Hi Thomas, thank you for an excellent practice suggestion. I’m still very new to photography, love to photograph birds, but have struggled with getting them in flight. This is a wonderful technique I can add to my practice at our nearby Audubon Center on a regular basis, starting at their workshop this weekend!
I was fortunate to spend quite a bit of time watching two California Condors on the South Rim of the Grand Canyon a few weeks ago, they were relatively easy to snap in flight overhead ;)
I’m glad that this approach may be helpful for you!
Thanks for the useful practice ideas.
Would you please explain how you exactly use the subject tracker you mentioned?

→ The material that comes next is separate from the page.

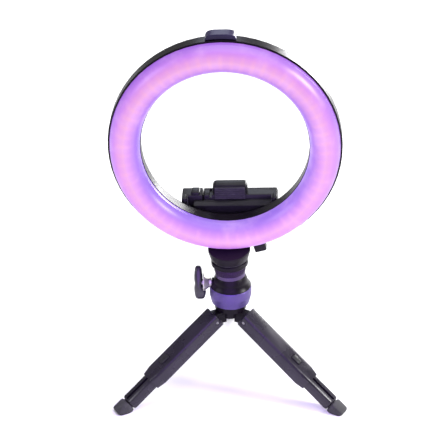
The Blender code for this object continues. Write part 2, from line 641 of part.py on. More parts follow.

Focus tracking is a setting that helps a camera acquire focus on a moving subject. Other than turning the setting on there’s nothing special that I do.
Nice practice, sounds like a good Sunday and the results looks good!
One thing, either your memory cards size are in GB, or your Nikon 1 is really old ;-)
Thanks for catching the typo Mickael! I have changed it to GB as it should have been.
Thanks for the article and the effort you put in to get the images.
1) I am a birdwatcher and amateur photographer and although I understand your method of “image bleed” , to me it seems not to work when the birds wings and tail gets clipped. Unless its a real close up shot of just the head or beaks in which case it is appealing.
2) Are there any advantages of switching the VR/IS off even when shooting at high shutter speeds?
Whether a photographer likes to frame a bird in its entirety or with part of its body or wings clipped with image bleed is a personal preference. I use both approaches.
As far as switching off VR/IS when shooting at high shutter speeds, there is no reason to keep VR/IS on as the purpose of this type of function is to help eliminate potential image blur caused by a photographer’s potential body movement when shooting at slower shutter speeds. VR/IS can cause some minor shifting of the subject in an image. I’ve found that I’m able to more consistently frame BIF subjects in a photograph when VR is turned off.